Objects totalling over 6,000 tonnes are now orbiting earth, joined every year by another 300 tonnes.
So far there is no international treaty governing the obligations of states using outer space to avoid generating space debris or to remove space debris they have already generated. According to the European Space Agency in Paris, government space agencies have declared—so far not in a legally binding way—that they will make efforts to clear key orbits of space debris. One problem with collecting space garbage is that it costs several times more than it does to launch it into orbit in the first place. This does not change the principle that states sending an object into space should bear the real responsibility for its subsequent fate.

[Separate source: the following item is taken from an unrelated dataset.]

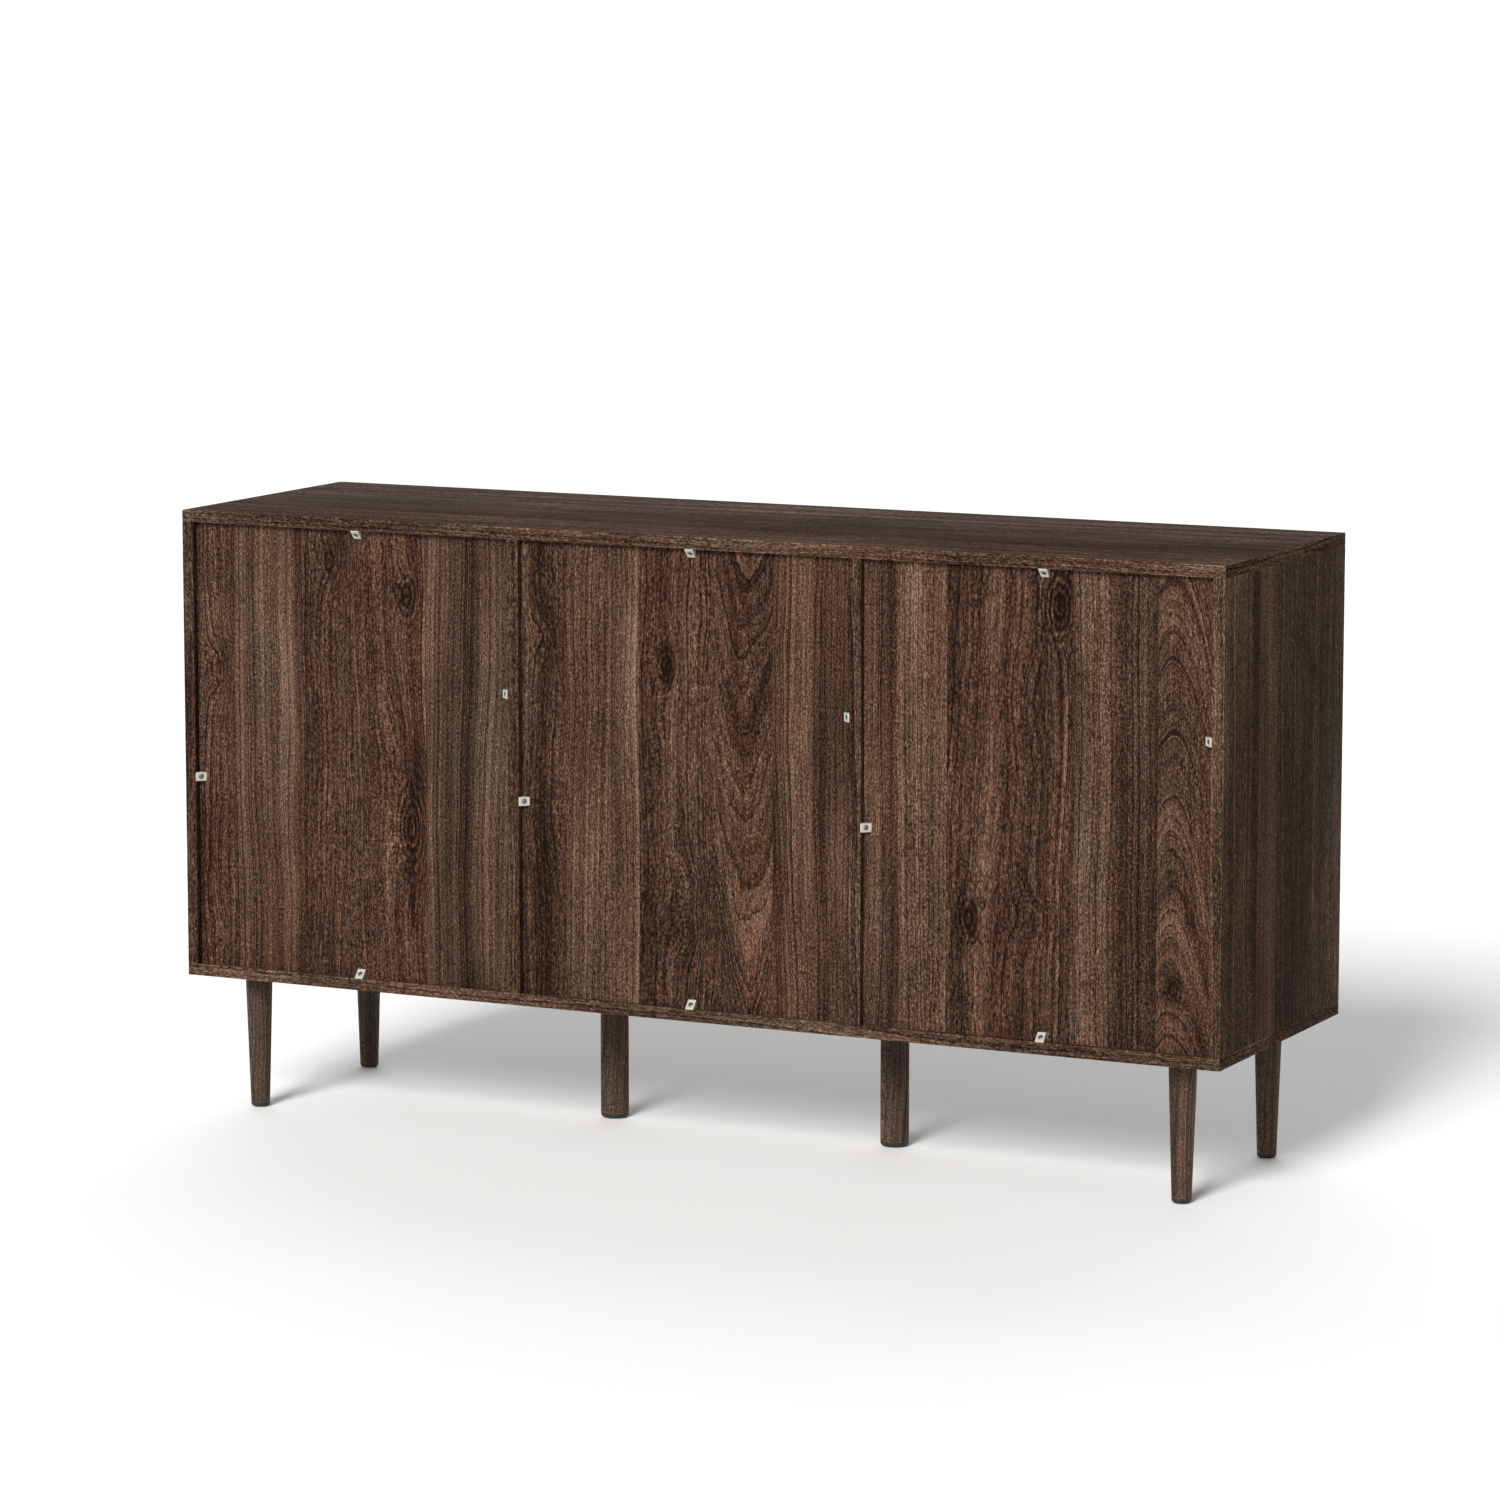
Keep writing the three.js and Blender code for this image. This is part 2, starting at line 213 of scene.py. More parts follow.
def ramp(tree, factor, stops, constant=False):
    """stops lists (position, colour)."""
    node = tree.nodes.new("ShaderNodeValToRGB")
    plug(tree, node.inputs[0], factor)
    band = node.color_ramp
    band.interpolation = "CONSTANT" if constant else "LINEAR"
    for index, (position, colour) in enumerate(stops):
        stop = band.elements[index] if index < 2 else band.elements.new(position)
        stop.position = position
        stop.color = colour
    return Flow(tree, node.outputs["Color"])


def channels(tree, colour):
    node = tree.nodes.new("ShaderNodeSeparateColor")
    plug(tree, node.inputs[0], colour)
    return [Flow(tree, socket) for socket in node.outputs]


def axes_of(tree, socket):
    node = tree.nodes.new("ShaderNodeSeparateXYZ")
    tree.links.new(socket, node.inputs[0])
    return [Flow(tree, socket) for socket in node.outputs]


def linear(red, green, blue):
    """A colour given as 0 to 255 screen values."""
    made = []
    for value in (red, green, blue):
        share = value / 255
        made.append(share / 12.92 if share <= 0.04045 else ((share + 0.055) / 1.055) ** 2.4)
    return (*made, 1.0)


def new_material(name):
    material = bpy.data.materials.new(name)
    material.use_nodes = True
    tree = material.node_tree
    shader = tree.nodes["Principled BSDF"]
    return material, tree, shader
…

Provisions on this topic are found in the Liability Convention mentioned above, which was signed in London, Moscow and Washington on 29 March 1972 and which Poland is a party to. This convention is designed to protect injured parties, but given the date when it was adopted the provisions are not suited to contemporary reality. Leaving aside the antiquated nature of the convention, it is problematic under the convention to prove injury, that is, to introduce evidence showing that the given injury was undoubtedly caused by space debris belonging to a specific entity.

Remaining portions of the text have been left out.